Continuing with my tradition of reviewing a Stephen King novel in time for Halloween, this year I set aside some time to revisit a real classic, The Shining. This was King’s third full-length novel, and by the time this book was published it seems he had fully embraced the label of “horror author”.
In case you’ve never actually read the book or seen the film, The Shining is a story about Jack Torrance, an alcoholic and former teacher. After a violent altercation with a student, he is forced to resign from his job and he now struggles with the stigma surrounding his exit. To make ends meet, Jack agrees to sign on as the winter caretaker for the Overlook Hotel – a prestigious resort high in the Colorado Rockies with a dark history. Jack moves into the hotel with his wife and son and intends to take advantage of all the downtime the job will afford by finishing a play he’s been writing for several years. As part of his duties, Jack comes across a number of files containing details about the hotel. As Jack begins to explore the history behind the Overlook, he becomes strangely fascinated by it, almost to the point of obsession.
Jack’s son, Danny is a boy with an exceptional power. Danny is gifted with “the shining” (AKA: ESP). Danny can often read the thoughts of others. He is also very sensitive to paranormal phenomena. Danny’s abilities really come to life once he sets foot in the Overlook. His presence there seems to stir up the dark energy surrounding the place, causing the spirits to slowly ramp up their influence on Jack in a very dangerous way.

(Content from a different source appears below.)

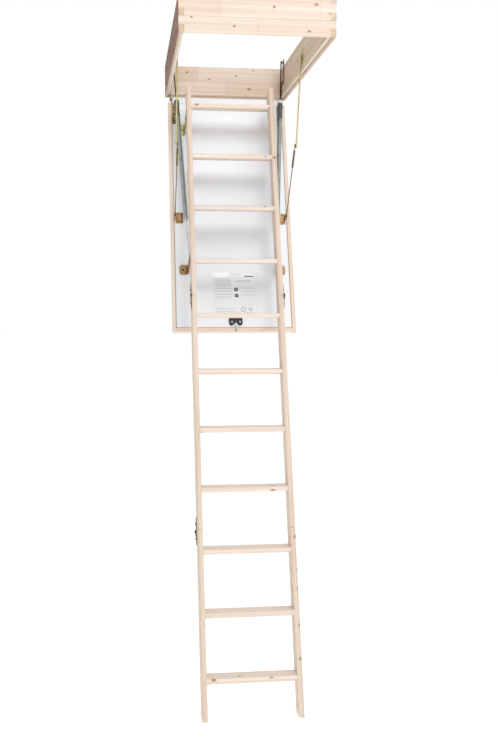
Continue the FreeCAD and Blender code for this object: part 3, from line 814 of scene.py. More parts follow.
@dataclass
class Timber:
    """Boards, rails, treads and lid, which keep their own meshes."""

    treads: int = 11
    panel: Pair = (0.041, 1.193)
    half: float = 0.2712
    # Width, thickness and sinking of the painted shade line where the panel meets the edging.
    shade_line: float = 0.0024
    shade_line_thick: float = 0.0017
    shade_line_sink: float = 0.0002
    facing_size: Pair = (0.528, 0.0325)
    facing_top: float = 0.0075
    facing_thick: float = 0.0005

    def build(self, shop: Workshop) -> None:
        """Finish every wooden node, the lid's panels and the seal.

        Args:
            shop: Nodes and finishes.
        """
        sides = [side.word for side in Side]
        shop.paint(LADDER_RAIL, *(f"section_{k}_rail_{s}" for k in (1, 2, 3) for s in sides))
        shop.paint(LADDER_TREAD, *(f"tread_{k:02d}" for k in range(1, self.treads + 1)))
        shop.paint(FRAME_SIDE, *(f"side_board_{s}" for s in sides))
        shop.paint(FRAME_END, "hinge_end_board", "latch_end_board")
        shop.paint(LID_EDGE, *(f"lid_stile_{s}" for s in sides))
        shop.paint(LID_RAIL, "lid_top_rail", "lid_bottom_rail")
        shop.paint(PANEL, "lid_inner_panel", "lid_outer_panel")
        shop.paint(FOAM, "lid_insulation")
        shop.paint(SEAL, "seal_strip")
        self.facing(shop)

    def facing(self, shop: Workshop) -> None:
        """White facing over the lid's top rail, and a dull brown strip round the panel that
        paints the shadow in the recess at its edge.

        Args:
            shop: Nodes and finishes.
        """
        white = Surface()
        wide, tall = self.facing_size
        slab(white, rounded_outline(0.0, wide, 0.0, tall, 0.001),
             slope_point(wide / 2.0, self.facing_top, 0.0), -ACROSS, DOWN, self.facing_thick,
             self.facing_thick / 5.0)
        shop.dress(white, "lid_top_facing", "lid", "white_panel", PANEL)
        low, high = self.panel
        wide, tall, shade_line = 2.0 * self.half, high - low, self.shade_line
        # Painted shade: brown strips on the panel along its two sides and lower end, for the
        # shadow in the recess under the edging.
        edge = Surface()
        for x, t, across, down in (
                (-self.half + shade_line, low, shade_line, tall), (self.half, low, shade_line, tall),
                (self.half - shade_line, high - shade_line, wide - 2.0 * shade_line, shade_line)):
            slab(edge, rounded_outline(0.0, across, 0.0, down, shade_line * 0.3, 3),
                 slope_point(x, t, PANEL_N - self.shade_line_sink), -ACROSS, DOWN, self.shade_line_thick,
                 self.shade_line_sink * 2.0)
        shop.dress(edge, "lid_panel_shade_line", "lid", "lid_edging", RECESS_SHADE)


@dataclass
class Springs:
    """Tension springs: coil, dark sleeve, pale cap, sliding rod and wire with a loop.

    The ferrule's distances are from the coil's start, the sleeve's and the cap's from their
    own lower ends, and the rod eye's from its outer face.
    """

    foot: Point = (0.2035, 0.900, 0.040)
    head: Point = (0.265, 0.522, 2.857)
    coil_radius: float = 0.0098
    wire: float = 0.0013
    pitch: float = 0.0029
    start: float = 0.225
    end: float = 0.842
    sleeve_long: float = 0.075
    cap_long: float = 0.018
    ferrule: Profile = ((-0.012, 0.0030), (-0.006, 0.0065), (0.0, 0.0103), (0.006, 0.0106),
                        (0.012, 0.0086), (0.03, 0.0084))
    sleeve: Profile = ((-0.004, 0.0112), (-0.003, 0.0121), (0.004, 0.0123), (0.006, 0.0116),
                       (0.045, 0.0116), (0.047, 0.0126), (0.073, 0.0126), (0.075, 0.0118))
    cap: Profile = ((0.0, 0.0116), (0.0015, 0.0128), (0.008, 0.0128), (0.014, 0.0106),
                    (0.017, 0.0072), (0.018, 0.0050))
    rod: float = 0.003
    rod_noses: Pair = (0.0022, 0.0024)
    rod_start: float = 0.70
    rod_eye: Profile = ((0.0, 0.0058), (0.0008, 0.0070), (0.0042, 0.0070), (0.005, 0.0058))
    link: float = 0.0016
    loop: float = 0.0046
    loop_gap: Pair = (0.15, 0.35)
    lead: Pair = (0.012, 0.008)

    def build(self, shop: Workshop) -> None:
        """Build both springs."""
        for side in Side:
            self.build_side(shop, side)

    def build_side(self, shop: Workshop, side: Side) -> None:
        """Build one spring.

        Args:
            shop: Nodes and finishes.
            side: Side of the ladder.
        """
        word = side.word
        body, rides = f"spring_{word}", f"spring_rod_{word}"
        foot = slope_point(*self.foot) * side.flip
        head = np.array(self.head) * side.flip
        reach = float(np.linalg.norm(head - foot))
        along = (head - foot) / reach
        top = self.end - self.cap_long
        low = top - self.sleeve_long

        coil = Surface()
        coiled(coil, foot + along * self.start, foot + along * low, self.coil_radius,
               self.wire, round((low - self.start) / self.pitch))
        turned(coil, foot, head, self.ferrule, start=self.start)
        shop.dress(coil, f"spring_coil_body_{word}", body, "spring_steel", SPRING_STEEL,
                   f"spring_coil_{word}")
        for name, profile, start, finish in (("sleeve", self.sleeve, low, SLEEVE),
                                             ("cap", self.cap, top, END_CAP)):
            cover = Surface()
            turned(cover, foot, head, profile, 32, start)
            shop.dress(cover, f"spring_{name}_{word}", body, "spring_steel", finish)

        rod = Surface()
        lower, upper = self.rod_noses
        turned(rod, foot, head, (
            (self.rod_start, lower), (self.rod_start + 0.002, self.rod),
            (reach - 0.009, self.rod), (reach - 0.006, upper)), 16)
        flat = ACROSS * (self.rod_eye[-1][0] / 2.0)
        turned(rod, head - flat, head + flat, self.rod_eye)
        shop.dress(rod, f"spring_top_rod_{word}", rides, "bright_steel", BLACK_SCREW, rides)
        shop.dress(self.hook(foot, along), f"spring_hook_{word}", body, "bright_steel",
                   BRIGHT_ZINC, f"spring_wire_{word}")

    def hook(self, foot: np.ndarray, along: np.ndarray) -> Surface:
        """Shape the wire: an open loop round the foot, then straight up to the coil.

        The loop is foot + loop (cos q v + sin q u), in the plane square to the pin.

        Args:
            foot: Middle of the loop.
            along: Unit vector up the spring.

        Returns:
            The surface of the wire.
        """
        before, after = self.loop_gap
        q = np.linspace(before, 2.0 * math.pi - after, 28)
        u = np.cross(ACROSS, along)
        u /= np.linalg.norm(u)
        loop = foot + self.loop * (np.cos(q)[:, None] * np.cross(u, ACROSS)
                                   + np.sin(q)[:, None] * u)
        first, short = self.lead
        lead = np.linspace(first, self.start - short, 12)[:, None] * along + foot
        wire = Surface()
        bent_rod(wire, np.concatenate((loop, lead)), self.link)
        return wire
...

The novel follows the day-to-day life of the Torrance family as winter season progresses. Over time, it chronicles the deterioration of both Jack’s psyche, as well as the bond that holds the family together. By the end of the novel, Jack becomes almost completely consumed by the evil energy in the hotel and embarks on a murderous crusade against his wife and son.
Regardless of who you are, this is a chilling book. If you’re married with children, the effects of the story are made even more intense. Being a father myself, I found the several parts of the novel particularly disturbing. The story itself is masterfully crafted, and despite having a few slow moments, the pacing of the book is very well done. If you’re fan of psychological horror, this is a book that is very likely to appeal to you.
To enhance the mood even further, I suggest reading it during the appropriate season. If you’re actually snowed in – even better! This novel is highly regarded as one of King’s most memorable works. I agree with that statement.
Story: Psychological horror. Excellent pacing. Unique concept.
Recommended: For mature readers who enjoy chilling, thought provoking horror.